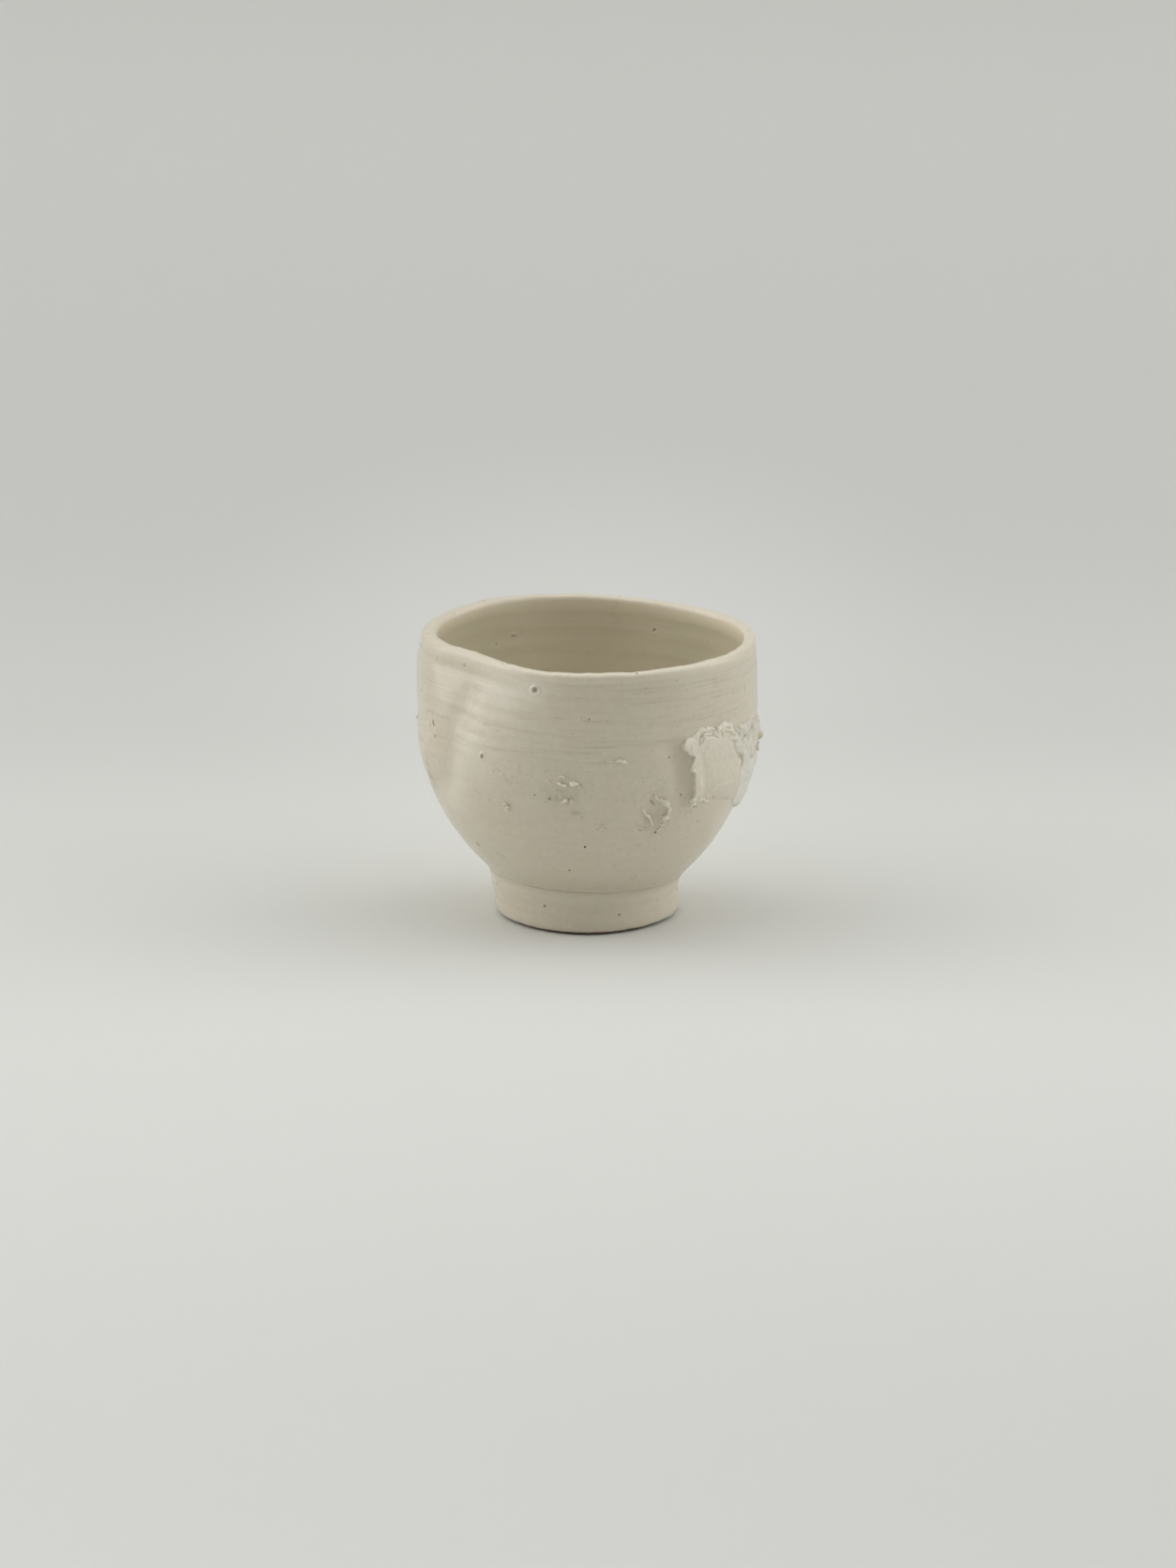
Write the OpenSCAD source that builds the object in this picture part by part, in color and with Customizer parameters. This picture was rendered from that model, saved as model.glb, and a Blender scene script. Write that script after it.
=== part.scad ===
// A small wheel-thrown cup: a bowl pressed in on one side, on a turned foot ring,
// with torn scraps of clay stuck to its wall. Millimetres, +Z up.
// The origin is on the table, under the middle of the foot. Angles are counted round the
// foot's axis from +X, so the front of the cup, which faces -Y, is at 270 degrees.

/* [Bowl] */
// Height of the lip above the table
cup_height = 67; // [64:0.5:74]
// Outer radius of the wall at its widest
bowl_radius = 40; // [37:0.5:46]
// Height of the widest place above the table
shoulder_height = 52.5; // [49:0.5:56]
// Outer radius of the wall just under the lip
neck_radius = 39.4; // [37:0.1:41]
// Thickness of the wall a little below the lip, from where it thickens towards the floor
wall = 3.6; // [3:0.1:5]
// Thickness of the rounded lip
lip_thickness = 3; // [2.4:0.1:3.6]
// Thickness of the floor over the foot's recess
floor_thickness = 4.7; // [3.5:0.1:6]
// Steepness of the wall where it leaves the foot, in degrees from the table
flare_angle = 43.5; // [42:0.5:56]
// How far the wall runs nearly straight as it leaves the foot
flare_run = 17.5; // [12:0.5:20]
// How far below the widest place the wall begins to turn upright
belly_run = 18; // [16:0.5:24]
// How far out the inside floor reaches before it rounds up into the wall, as a radius
floor_run = 28.5; // [22:0.5:31]
// How far the lower wall leans towards +X
sway = 0.6; // [0:0.1:1.5]

/* [Lip] */
// How far the lip rises on its high side and falls on its low side
lip_wave = 0.3; // [0:0.05:1]
// Where the lip is highest, in degrees
lip_wave_angle = 115; // [0:5:355]
// How far the lip rises and falls twice round
lip_twist = 0.2; // [0:0.05:0.6]

/* [Pressed side] */
// Middle of the pressed side, in degrees
press_angle = 219; // [205:1:235]
// How far the lip is pressed in
press_depth = 5.2; // [0:0.1:8]
// How far round the press reaches to each side, in degrees
press_spread = 27; // [18:1:36]
// How far below the lip the press fades out
press_reach = 30; // [20:1:36]
// How far the lip is pushed up by the press
press_lift = 0.4; // [0:0.1:1]
// Where the upright fold under the press lies, in degrees
fold_angle = 217; // [205:1:225]
// Depth of the fold
fold_depth = 1.3; // [0:0.1:1.5]
// How wide the fold is, in degrees
fold_spread = 6; // [4:0.5:10]
// Height of the fold's middle above the table
fold_height = 44; // [40:1:54]
// How far the fold reaches up and down from its middle
fold_tall = 14; // [8:1:16]
// How far round the cup the fold's top end lies from its bottom end, in degrees
fold_lean = 9; // [0:1:14]
// How far the wall bulges out between the fold and the left side
bulge = 0.5; // [0:0.1:1]

/* [Marks cut in the wall] */
// Depth of the gouge at the lower right of the front
gouge_depth = 1; // [0:0.1:1.5]
// Where the gouge is, in degrees
gouge_angle = 295.5; // [285:0.5:300]
// Height of the gouge's middle above the table
gouge_height = 33; // [30:0.5:38]
// Width of the gouge
gouge_width = 7; // [5:0.5:9]
// Height of the gouge from end to end
gouge_tall = 11; // [8:0.5:14]
// Depth of the hollow beside the torn slab
hollow_depth = 0.7; // [0:0.1:1.5]
// Where the hollow is, in degrees
hollow_angle = 304; // [302:0.5:305]
// Height of the hollow's middle above the table
hollow_height = 42; // [40:0.5:44]
// Width of the hollow
hollow_width = 6; // [5:0.5:9]
// Height of the hollow from end to end
hollow_tall = 16; // [12:1:20]

/* [Foot ring] */
// Height of the foot ring, up to the underside of the bowl
foot_height = 10.7; // [8:0.1:13]
// Outer radius of the foot ring where it meets the bowl
foot_top_radius = 22.4; // [20:0.1:25]
// Outer radius of the foot ring low down, above its bevel
foot_low_radius = 21.4; // [19.5:0.1:23]
// How wide the worn bevel round the bottom is
foot_bevel = 2.1; // [1:0.1:3]
// Width of the flat ring that stands on the table
foot_land = 3.4; // [2.4:0.1:5]
// How far the recess under the foot narrows towards the table
recess_taper = 1.4; // [0.4:0.1:2]

/* [Torn slab] */
// Middle of the slab, in degrees
slab_angle = 323; // [320:0.5:325]
// Height of the slab's middle above the table
slab_height = 41; // [39:0.5:43]
// Width of the slab round the wall
slab_width = 20; // [16:0.5:21]
// Height of the slab from end to end
slab_tall = 20; // [16:0.5:21]
// Thickness of the slab in its middle
slab_thickness = 1; // [0.6:0.1:1.6]
// How much thicker the slab's torn edge is
slab_edge = 0.5; // [0:0.1:0.8]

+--

• [What the task asks]: Return nothing but the lines from the first line of the listing through the line with "at 270 degrees.", please, keeping every one of them unchanged.

• [Answer in full]:
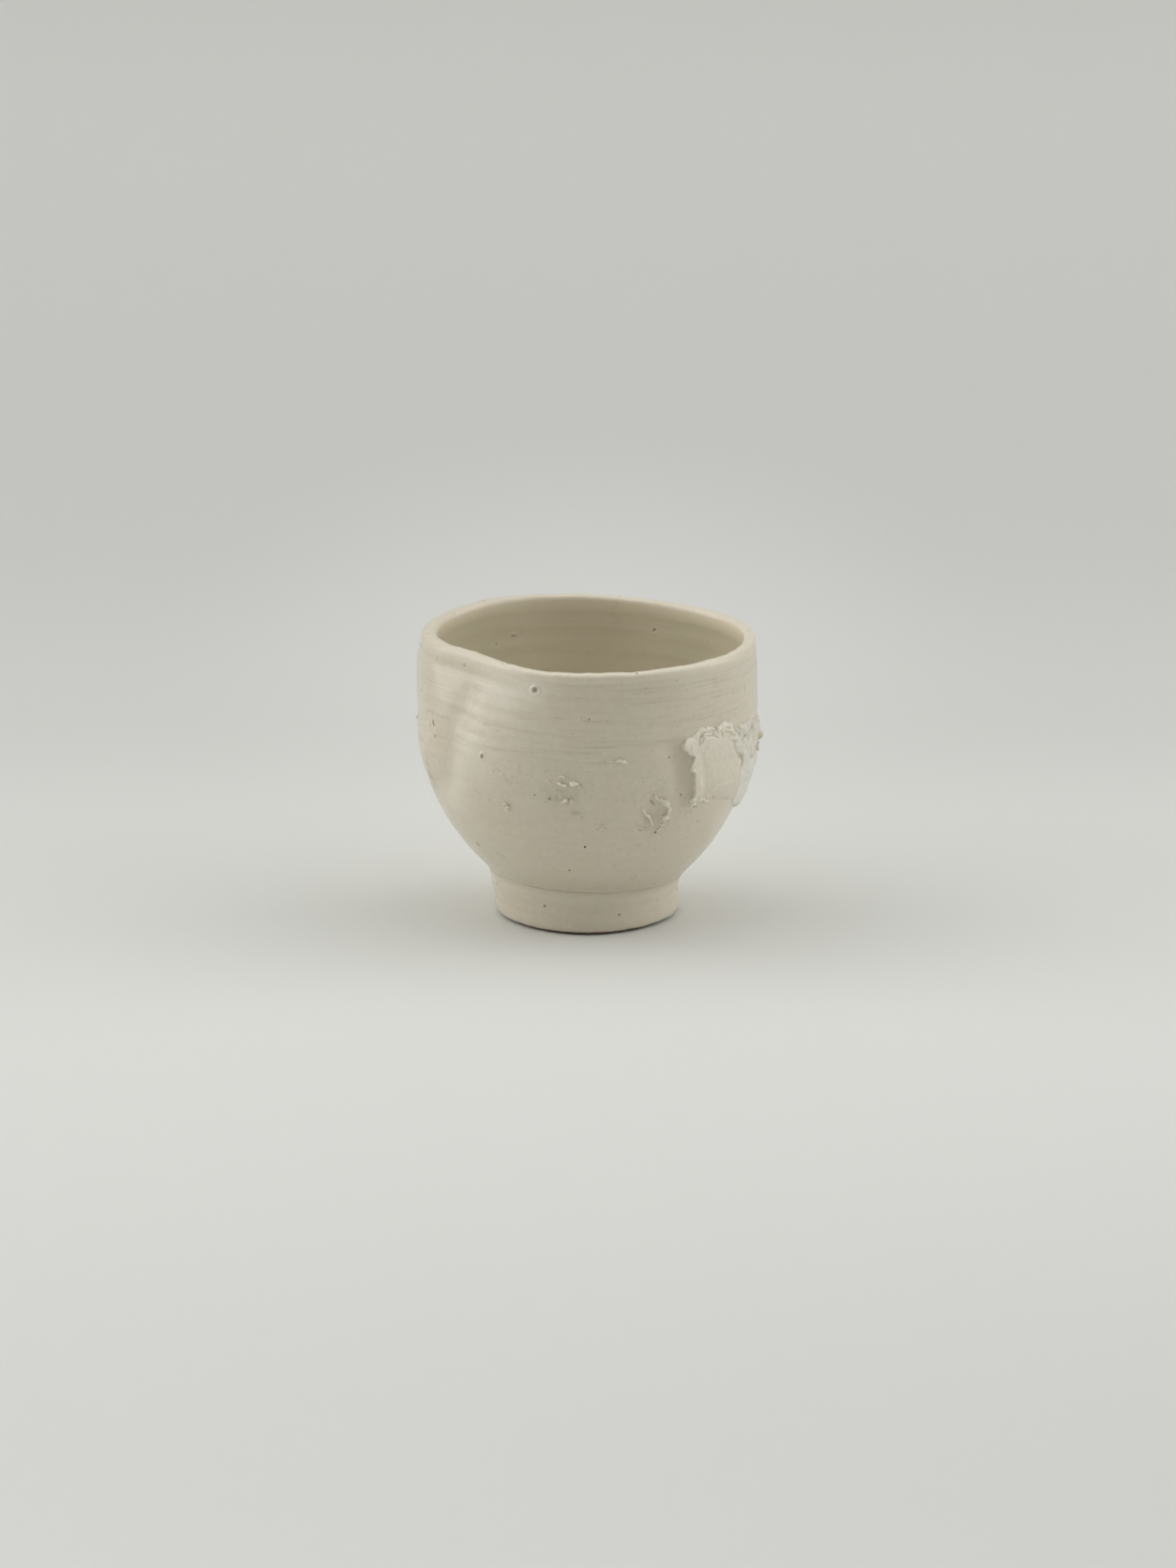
Write the OpenSCAD source that builds the object in this picture part by part, in color and with Customizer parameters. This picture was rendered from that model, saved as model.glb, and a Blender scene script. Write that script after it.
=== part.scad ===
// A small wheel-thrown cup: a bowl pressed in on one side, on a turned foot ring,
// with torn scraps of clay stuck to its wall. Millimetres, +Z up.
// The origin is on the table, under the middle of the foot. Angles are counted round the
// foot's axis from +X, so the front of the cup, which faces -Y, is at 270 degrees.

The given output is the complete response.